(Problem statement): Copy out the entries below precisely; nothing is to be omitted.

:: Given entries ::

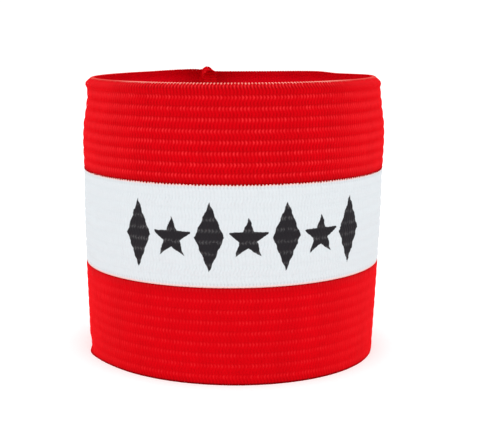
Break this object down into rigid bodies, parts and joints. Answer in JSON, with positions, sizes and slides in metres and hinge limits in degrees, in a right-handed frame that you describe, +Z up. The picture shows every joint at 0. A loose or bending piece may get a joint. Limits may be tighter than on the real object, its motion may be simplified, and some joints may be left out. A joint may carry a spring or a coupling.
{
  "type": "captain armband",
  "caption": "Wide ribbed elastic armband sewn to a loop, red with a white middle stripe, worn round the upper arm over a sleeve.",
  "frame": {"origin": "middle of the loop, on the surface that its lower edge rests on", "axes": "+Z up along the arm's axis, +Y towards the sewn seam, so the print's place on the white stripe faces -Y"},
  "size_m": [0.0824, 0.0819, 0.0761],
  "materials": {
    "red_elastic": "ribbed woven elastic, matt with a faint sheen on the rib crests",
    "white_elastic": "ribbed woven elastic, matt, with a black printed device"
  },
  "bodies": {
    "root": {"lower_red_stripe": "red_elastic", "white_stripe": "white_elastic", "upper_red_stripe": "red_elastic"}
  },
  "joints": []
}
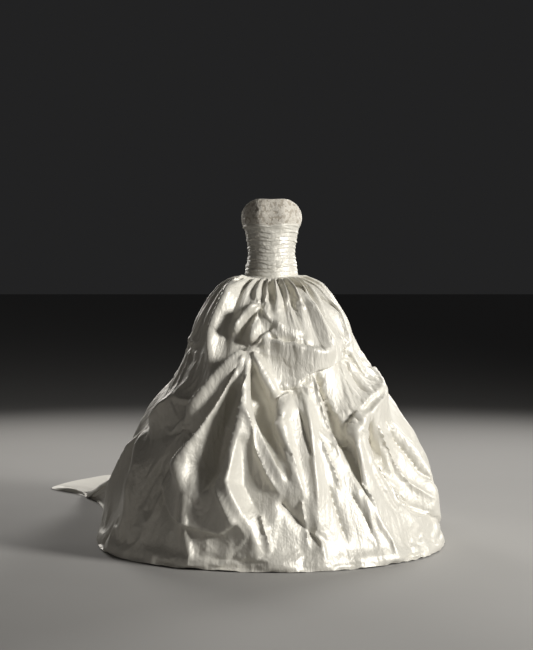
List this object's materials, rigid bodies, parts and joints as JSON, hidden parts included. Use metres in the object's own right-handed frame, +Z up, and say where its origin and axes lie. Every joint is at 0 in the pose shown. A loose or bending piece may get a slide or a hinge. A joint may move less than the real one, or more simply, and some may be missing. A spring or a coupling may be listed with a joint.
{
  "type": "ball gown",
  "caption": "Strapless ball gown with a beaded lace bust band, a ruched midriff and a full gathered pick-up skirt that sweeps into a train behind.",
  "frame": {"origin": "middle of the natural waist, inside the bodice, where the wearer holds the gown up", "axes": "+Z up, -Y the way the gown faces, +X the wearer's left; the train runs back towards +Y and the wearer's right"},
  "size_m": [1.8702, 2.8141, 1.4575],
  "materials": {
    "beaded_lace": "ivory lace with small pearls and beads",
    "ivory_taffeta": "crisp ivory taffeta with a soft sheen",
    "covered_button": "satin-covered button"
  },
  "bodies": {
    "root": {"lace_band_front": "beaded_lace", "lace_band_back_left": "beaded_lace", "lace_band_back_right": "beaded_lace", "midriff_front": "ivory_taffeta", "midriff_back_left": "ivory_taffeta", "midriff_back_right": "ivory_taffeta", "skirt_train_right": "ivory_taffeta", "skirt_back_side_right": "ivory_taffeta", "skirt_side_right": "ivory_taffeta", "skirt_front_side_right": "ivory_taffeta", "skirt_front": "ivory_taffeta", "skirt_front_side_left": "ivory_taffeta", "skirt_side_left": "ivory_taffeta", "skirt_back_side_left": "ivory_taffeta", "skirt_train_left": "ivory_taffeta", "button_01": "covered_button", "button_02": "covered_button", "button_03": "covered_button", "button_04": "covered_button", "button_05": "covered_button", "button_06": "covered_button", "button_07": "covered_button", "button_08": "covered_button", "button_09": "covered_button", "button_10": "covered_button", "button_11": "covered_button"}
  },
  "joints": []
}
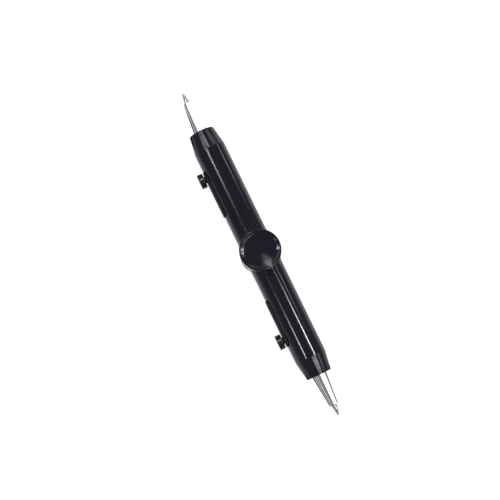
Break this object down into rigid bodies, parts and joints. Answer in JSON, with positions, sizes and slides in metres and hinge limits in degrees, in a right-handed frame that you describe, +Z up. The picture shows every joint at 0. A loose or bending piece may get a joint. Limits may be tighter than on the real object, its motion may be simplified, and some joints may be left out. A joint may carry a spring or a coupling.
{
  "type": "double-ended spinner pen",
  "caption": "Slim double-ended retractable ball-point pen with a slide knob on each half and a round hub that spins on a bearing between two dished finger caps.",
  "frame": {"origin": "on the surface that the lower finger cap rests on, under the spin axis", "axes": "+X along the barrels towards the right-hand point, +Y away from the slide knobs, +Z up along the spin axis"},
  "size_m": [0.139, 0.0174, 0.018],
  "materials": {
    "black_lacquer": "gloss black lacquer with a faint blue cast",
    "chrome": "polished chrome plate",
    "bearing_steel": "ground bearing steel",
    "spring_steel": "oil-blackened spring steel",
    "cage_polymer": "moulded natural nylon",
    "black_acetal": "moulded satin black acetal",
    "black_rubber": "plain black nitrile rubber",
    "refill_brass": "drawn brass tube",
    "nickel_silver": "turned nickel silver"
  },
  "bodies": {
    "spindle": {"finger_cap_upper": "black_lacquer", "finger_cap_lower": "black_lacquer", "cap_stud": "bearing_steel", "bearing_inner_ring": "bearing_steel"},
    "body": {"hub_housing": "black_lacquer", "bearing_outer_ring": "bearing_steel", "bearing_shield_upper": "bearing_steel", "bearing_shield_lower": "bearing_steel", "bearing_circlip": "spring_steel", "barrel_right": "black_lacquer", "barrel_left": "black_lacquer", "slide_guide_right": "black_acetal", "slide_guide_left": "black_acetal", "nose_cone_right": "chrome", "nose_cone_left": "chrome"},
    "ball_cage": {"bearing_cage": "cage_polymer", "bearing_ball_01": "bearing_steel", "bearing_ball_02": "bearing_steel", "bearing_ball_03": "bearing_steel", "bearing_ball_04": "bearing_steel", "bearing_ball_05": "bearing_steel", "bearing_ball_06": "bearing_steel", "bearing_ball_07": "bearing_steel", "bearing_ball_08": "bearing_steel", "bearing_ball_09": "bearing_steel", "bearing_ball_10": "bearing_steel"},
    "slide_right": {"carriage_right": "black_acetal", "slide_knob_right": "black_lacquer", "friction_ring_right": "black_rubber", "refill_tube_right": "refill_brass", "refill_point_right": "nickel_silver", "writing_ball_right": "bearing_steel"},
    "slide_left": {"carriage_left": "black_acetal", "slide_knob_left": "black_lacquer", "friction_ring_left": "black_rubber", "refill_tube_left": "refill_brass", "refill_point_left": "nickel_silver", "writing_ball_left": "bearing_steel"}
  },
  "joints": [
    {"name": "body_spin", "type": "hinge", "parent": "spindle", "child": "body", "pos_m": [0, 0, 0.009], "axis": [0, 0, 1], "continuous": true},
    {"name": "cage_spin", "type": "hinge", "parent": "spindle", "child": "ball_cage", "pos_m": [0, 0, 0.009], "axis": [0, 0, 1], "continuous": true},
    {"name": "right_slide", "type": "slide", "parent": "body", "child": "slide_right", "axis": [-1, 0, 0], "range_m": [0, 0.014]},
    {"name": "left_slide", "type": "slide", "parent": "body", "child": "slide_left", "axis": [1, 0, 0], "range_m": [0, 0.014]}
  ],
  "couplings": [
    {"joint": "cage_spin", "follows": "body_spin", "ratio": 0.5833}
  ]
}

:::

(Exercise solution):
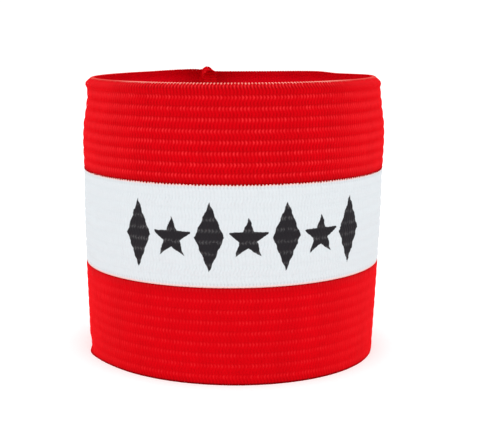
Break this object down into rigid bodies, parts and joints. Answer in JSON, with positions, sizes and slides in metres and hinge limits in degrees, in a right-handed frame that you describe, +Z up. The picture shows every joint at 0. A loose or bending piece may get a joint. Limits may be tighter than on the real object, its motion may be simplified, and some joints may be left out. A joint may carry a spring or a coupling.
{
  "type": "captain armband",
  "caption": "Wide ribbed elastic armband sewn to a loop, red with a white middle stripe, worn round the upper arm over a sleeve.",
  "frame": {"origin": "middle of the loop, on the surface that its lower edge rests on", "axes": "+Z up along the arm's axis, +Y towards the sewn seam, so the print's place on the white stripe faces -Y"},
  "size_m": [0.0824, 0.0819, 0.0761],
  "materials": {
    "red_elastic": "ribbed woven elastic, matt with a faint sheen on the rib crests",
    "white_elastic": "ribbed woven elastic, matt, with a black printed device"
  },
  "bodies": {
    "root": {"lower_red_stripe": "red_elastic", "white_stripe": "white_elastic", "upper_red_stripe": "red_elastic"}
  },
  "joints": []
}
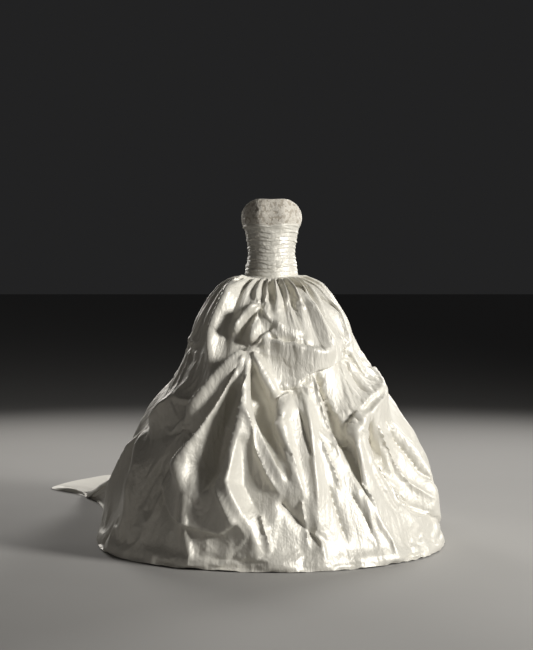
List this object's materials, rigid bodies, parts and joints as JSON, hidden parts included. Use metres in the object's own right-handed frame, +Z up, and say where its origin and axes lie. Every joint is at 0 in the pose shown. A loose or bending piece may get a slide or a hinge. A joint may move less than the real one, or more simply, and some may be missing. A spring or a coupling may be listed with a joint.
{
  "type": "ball gown",
  "caption": "Strapless ball gown with a beaded lace bust band, a ruched midriff and a full gathered pick-up skirt that sweeps into a train behind.",
  "frame": {"origin": "middle of the natural waist, inside the bodice, where the wearer holds the gown up", "axes": "+Z up, -Y the way the gown faces, +X the wearer's left; the train runs back towards +Y and the wearer's right"},
  "size_m": [1.8702, 2.8141, 1.4575],
  "materials": {
    "beaded_lace": "ivory lace with small pearls and beads",
    "ivory_taffeta": "crisp ivory taffeta with a soft sheen",
    "covered_button": "satin-covered button"
  },
  "bodies": {
    "root": {"lace_band_front": "beaded_lace", "lace_band_back_left": "beaded_lace", "lace_band_back_right": "beaded_lace", "midriff_front": "ivory_taffeta", "midriff_back_left": "ivory_taffeta", "midriff_back_right": "ivory_taffeta", "skirt_train_right": "ivory_taffeta", "skirt_back_side_right": "ivory_taffeta", "skirt_side_right": "ivory_taffeta", "skirt_front_side_right": "ivory_taffeta", "skirt_front": "ivory_taffeta", "skirt_front_side_left": "ivory_taffeta", "skirt_side_left": "ivory_taffeta", "skirt_back_side_left": "ivory_taffeta", "skirt_train_left": "ivory_taffeta", "button_01": "covered_button", "button_02": "covered_button", "button_03": "covered_button", "button_04": "covered_button", "button_05": "covered_button", "button_06": "covered_button", "button_07": "covered_button", "button_08": "covered_button", "button_09": "covered_button", "button_10": "covered_button", "button_11": "covered_button"}
  },
  "joints": []
}
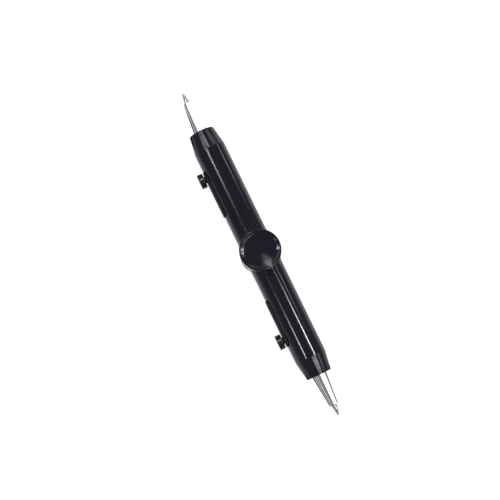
Break this object down into rigid bodies, parts and joints. Answer in JSON, with positions, sizes and slides in metres and hinge limits in degrees, in a right-handed frame that you describe, +Z up. The picture shows every joint at 0. A loose or bending piece may get a joint. Limits may be tighter than on the real object, its motion may be simplified, and some joints may be left out. A joint may carry a spring or a coupling.
{
  "type": "double-ended spinner pen",
  "caption": "Slim double-ended retractable ball-point pen with a slide knob on each half and a round hub that spins on a bearing between two dished finger caps.",
  "frame": {"origin": "on the surface that the lower finger cap rests on, under the spin axis", "axes": "+X along the barrels towards the right-hand point, +Y away from the slide knobs, +Z up along the spin axis"},
  "size_m": [0.139, 0.0174, 0.018],
  "materials": {
    "black_lacquer": "gloss black lacquer with a faint blue cast",
    "chrome": "polished chrome plate",
    "bearing_steel": "ground bearing steel",
    "spring_steel": "oil-blackened spring steel",
    "cage_polymer": "moulded natural nylon",
    "black_acetal": "moulded satin black acetal",
    "black_rubber": "plain black nitrile rubber",
    "refill_brass": "drawn brass tube",
    "nickel_silver": "turned nickel silver"
  },
  "bodies": {
    "spindle": {"finger_cap_upper": "black_lacquer", "finger_cap_lower": "black_lacquer", "cap_stud": "bearing_steel", "bearing_inner_ring": "bearing_steel"},
    "body": {"hub_housing": "black_lacquer", "bearing_outer_ring": "bearing_steel", "bearing_shield_upper": "bearing_steel", "bearing_shield_lower": "bearing_steel", "bearing_circlip": "spring_steel", "barrel_right": "black_lacquer", "barrel_left": "black_lacquer", "slide_guide_right": "black_acetal", "slide_guide_left": "black_acetal", "nose_cone_right": "chrome", "nose_cone_left": "chrome"},
    "ball_cage": {"bearing_cage": "cage_polymer", "bearing_ball_01": "bearing_steel", "bearing_ball_02": "bearing_steel", "bearing_ball_03": "bearing_steel", "bearing_ball_04": "bearing_steel", "bearing_ball_05": "bearing_steel", "bearing_ball_06": "bearing_steel", "bearing_ball_07": "bearing_steel", "bearing_ball_08": "bearing_steel", "bearing_ball_09": "bearing_steel", "bearing_ball_10": "bearing_steel"},
    "slide_right": {"carriage_right": "black_acetal", "slide_knob_right": "black_lacquer", "friction_ring_right": "black_rubber", "refill_tube_right": "refill_brass", "refill_point_right": "nickel_silver", "writing_ball_right": "bearing_steel"},
    "slide_left": {"carriage_left": "black_acetal", "slide_knob_left": "black_lacquer", "friction_ring_left": "black_rubber", "refill_tube_left": "refill_brass", "refill_point_left": "nickel_silver", "writing_ball_left": "bearing_steel"}
  },
  "joints": [
    {"name": "body_spin", "type": "hinge", "parent": "spindle", "child": "body", "pos_m": [0, 0, 0.009], "axis": [0, 0, 1], "continuous": true},
    {"name": "cage_spin", "type": "hinge", "parent": "spindle", "child": "ball_cage", "pos_m": [0, 0, 0.009], "axis": [0, 0, 1], "continuous": true},
    {"name": "right_slide", "type": "slide", "parent": "body", "child": "slide_right", "axis": [-1, 0, 0], "range_m": [0, 0.014]},
    {"name": "left_slide", "type": "slide", "parent": "body", "child": "slide_left", "axis": [1, 0, 0], "range_m": [0, 0.014]}
  ],
  "couplings": [
    {"joint": "cage_spin", "follows": "body_spin", "ratio": 0.5833}
  ]
}